5. Use “leading” in the first paragraph of your news release and it will end up in the trash. Guaranteed. Few law firms can actually substantiate this claim. Reporters are skeptical. Leave out “leading.”
6. Today, reporters live and die by their smartphones. They all work on the fly. Some also file stories on their smartphones. Many read statements, reaction and comments on-air. It’s fair game. And if you’re distributing news releases to reporters, keep this in mind: shorter is better.
7. Reporters and editors think in terms of “stories and anecdotes.” Reporters want stories that make a publication interesting while lawyers have been uber media-trained to deliver “Key Messages.” This makes for very disjointed interviews. Save “Key Messages” for crisis situations only. It’s OK for executives to relate stories.
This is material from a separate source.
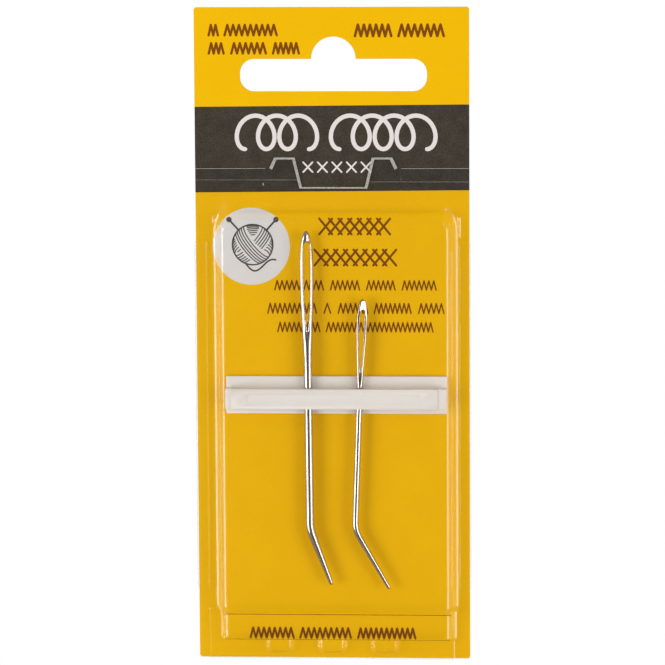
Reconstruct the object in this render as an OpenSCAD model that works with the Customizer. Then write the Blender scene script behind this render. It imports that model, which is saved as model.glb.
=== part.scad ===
// Carded pack of two bent-tip yarn needles, in millimetres.
// A printed card hangs from its slot. A clear formed cover wraps round three of the
// card's edges and slides off downwards. A white holder sits in the cover's bay and
// grips two blunt needles whose tips are bent sideways.

/* [Card] */
// Width of the card
card_w = 50; // [48:1:56]
// Height of the card
card_h = 120; // [118:1:135]
// Thickness of the board
card_t = 0.5; // [0.35:0.05:0.8]
// Corner radius of the card
card_corner = 0.5; // [0.3:0.1:3]

/* [Hang slot] */
// Length of the slot's straight part
slot_w = 34; // [24:1:36]
// Height of the slot's straight part
slot_h = 5.9; // [5.3:0.1:7]
// Corner radius of the slot's ends
slot_corner = 2.6; // [0.5:0.1:2.6]
// Radius of the arch above the slot's middle
slot_arch_r = 4.05; // [3:0.05:5]
// Distance from the card's top edge down to the arch's crown
slot_crown = 5.35; // [3:0.05:8]
// Offset of the slot from the card's centre line
slot_x = 0.35; // [-1:0.05:1]

/* [Cover film] */
// Thickness of the clear film
film = 0.25; // [0.2:0.05:0.4]
// Gap between the film and each face of the card
card_gap = 0.1; // [0.05:0.05:0.3]
// Gap between the card's back corners and the folds round them
corner_gap = 0.04; // [0.02:0.01:0.04]
// Distance from the card's top edge down to the cover's top edge
cover_top = 29.3; // [25:0.1:32]
// How far the flat flange stays inside the card's edges, where nothing is folded
flange_inset = 0.1; // [0:0.05:0.5]

/* [Thumb notch] */
// Offset of the notch and its ears from the card's centre line
notch_x = 0.25; // [-1:0.05:1]
// Width of the two ears together at their foot
ear_foot_w = 23.2; // [22:0.1:28]
// Width of the two ears together at their top
ear_top_w = 21.4; // [19:0.1:21.8]
// How far the ears stand above the cover's top edge
ear_h = 1.9; // [1:0.1:3]
// Width of the notch at the ears' tops
notch_top_w = 14.2; // [12:0.1:16]
// Width of the notch at its bottom
notch_bottom_w = 11.6; // [8:0.1:12]
// Depth of the notch below the cover's top edge
notch_depth = 3.5; // [2:0.1:5]

/* [Bay] */
// Flat strip of flange between the left channel's step and the bay's foot
left_strip = 1.3; // [0.6:0.05:1.6]
// Flat strip of flange between the bay's foot and the right channel's step
right_strip = 0.1; // [0:0.05:0.8]
// Distance from the card's top edge down to the bay's upper foot
bay_top = 36.9; // [35:0.1:38]
// Distance from the card's top edge down to the lower edge of the bay's front
bay_bottom = 111.4; // [111:0.1:112]
// Height of the bay's front above the card's face
bay_h = 3.85; // [3.7:0.05:4.1]
// Slope of the side walls, as the width that one wall takes
side_run = 1.6; // [1:0.1:1.8]
// Slope of the upper wall
top_run = 1.8; // [1:0.1:2]
// Slope of the lower walls
bottom_run = 0.9; // [0.6:0.1:1.2]
// Radius where a wall leaves the flange
foot_r = 0.45; // [0.2:0.05:0.8]
// Radius of the bay's front edges
brow_r = 0.6; // [0.4:0.05:0.9]
// Corner radius of the bay, seen from the front
bay_corner = 2.2; // [1.5:0.1:3]

/* [Lower shelf] */
// Height of the shelf above the card's face
shelf_h = 2.4; // [2:0.05:2.8]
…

8. Results in media relations are NOT guaranteed. When businesses retain media relations professionals, they are paying for representation (like retaining a non-contingency lawyer). Media relations people pitch a story, but editors and producers decide whether that story will run. Professional ethics prevent media relations people from being compensated “only if the story runs.” Lawyers have judges who decide on cases; reporters have editors who decide on which story runs or is published.
9. Ask yourself which business story you’d pull from a newspaper to run yours. If you can make a legitimate case that your business story is more important than other recent stories, it MAY be worthwhile to meet with the editor or producer. Be aware, however, that this is a tough sell and comes across as whining.
10. Get excited when the article is published, or when the program airs. Media relations professionals don’t control what gets printed or aired. And, stories that are 100% positive are rare.